Long-term strategies to reduce risk
-
Use local microclimates: place succulents near south-facing walls for winter warmth or under tree canopies to moderate summer sun. Small differences in exposure often determine survival.
-
Choose the right substrate: a fast-draining mix with at least 30-50% inorganic material helps prevent rot during wet Texas springs.
-
Invest in movable solutions: grow succulents in pots for the first couple of years. Pots let you move plants quickly during cold snaps or heat waves.
-
Keep a portable shade cloth and frost blanket handy. Being prepared to protect plants for 24-48 hours during extreme weather reduces losses.
-
Learn local last-frost and first-frost dates but be ready for “false springs.” In Texas, a warm spell followed by a cold front is common; plan conservatively or be ready to react.
Final checklist before you start acclimating
-
Identify each plant’s tolerance group (hardy, semi-hardy, tender).
-
Check long-term nighttime temperature forecasts for your area; postpone for tender plants if nights will dip below 50 F.
-
Choose initial acclimation locations with morning sun and afternoon shade, protected from wind.
-
Prepare fast-draining soil and suitable pots, or pick a well-drained in-ground spot.
-
Have shade cloth, frost blanket, and containers ready to move plants quickly if weather changes.
-
Inspect plants for pests and health issues before starting; weak plants tolerate stress poorly.
-
Plan for a minimum 7-14 day gradual increase in exposure; extend as needed for very sun-sensitive or stressed plants.

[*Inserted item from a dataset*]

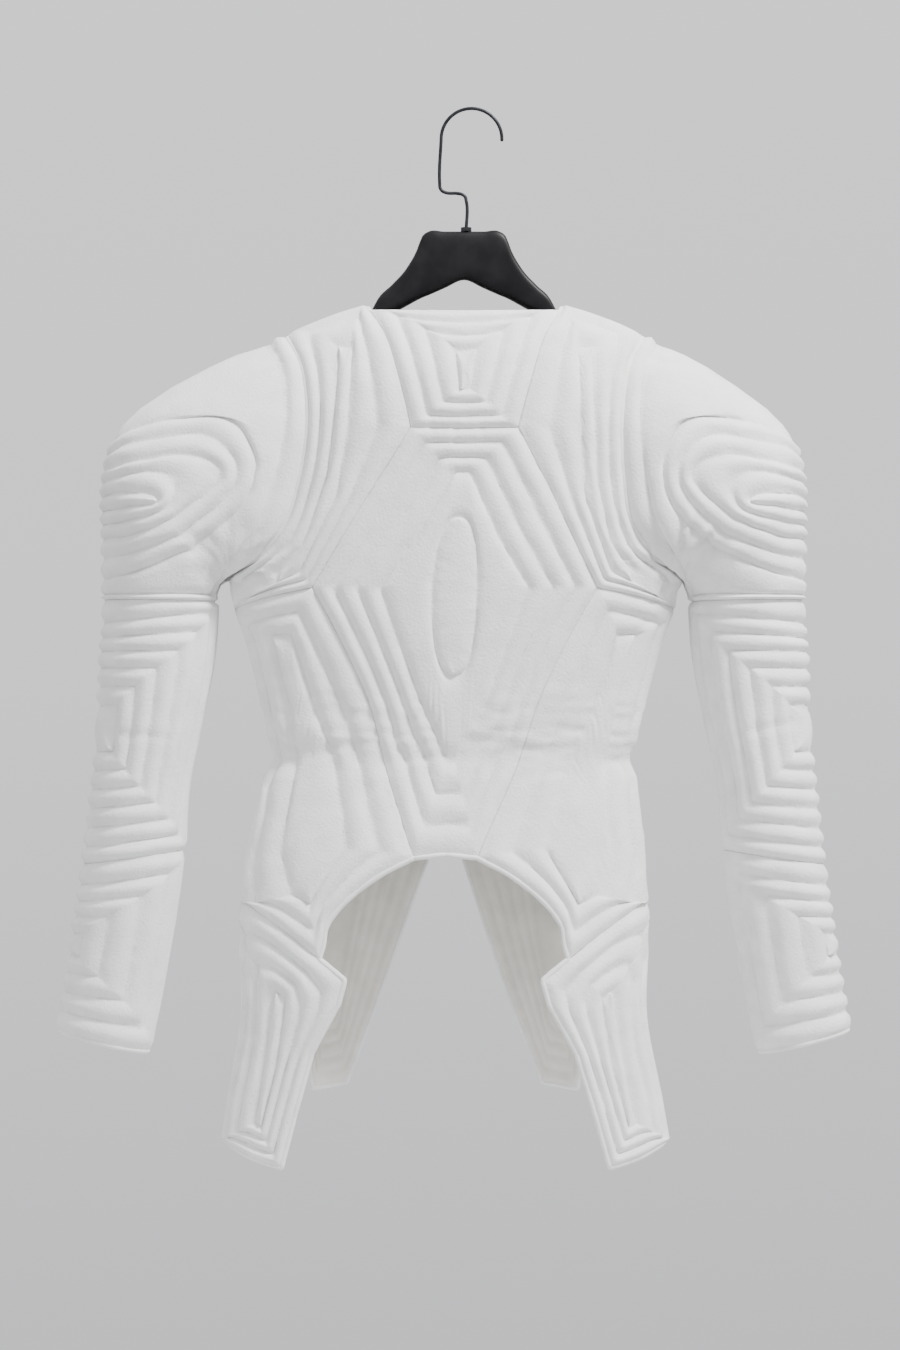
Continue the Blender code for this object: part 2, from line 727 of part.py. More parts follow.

Successful outdoor acclimation in Texas is more a matter of timing, patience, and readiness than a rigid calendar date. Respect your plant’s natural tolerances, pay attention to local weather patterns and microclimates, and use gradual increases in light, wind, and temperature swings to build resilience. With careful planning and observation, your succulents will adapt to Texas outdoors and thrive through the seasons.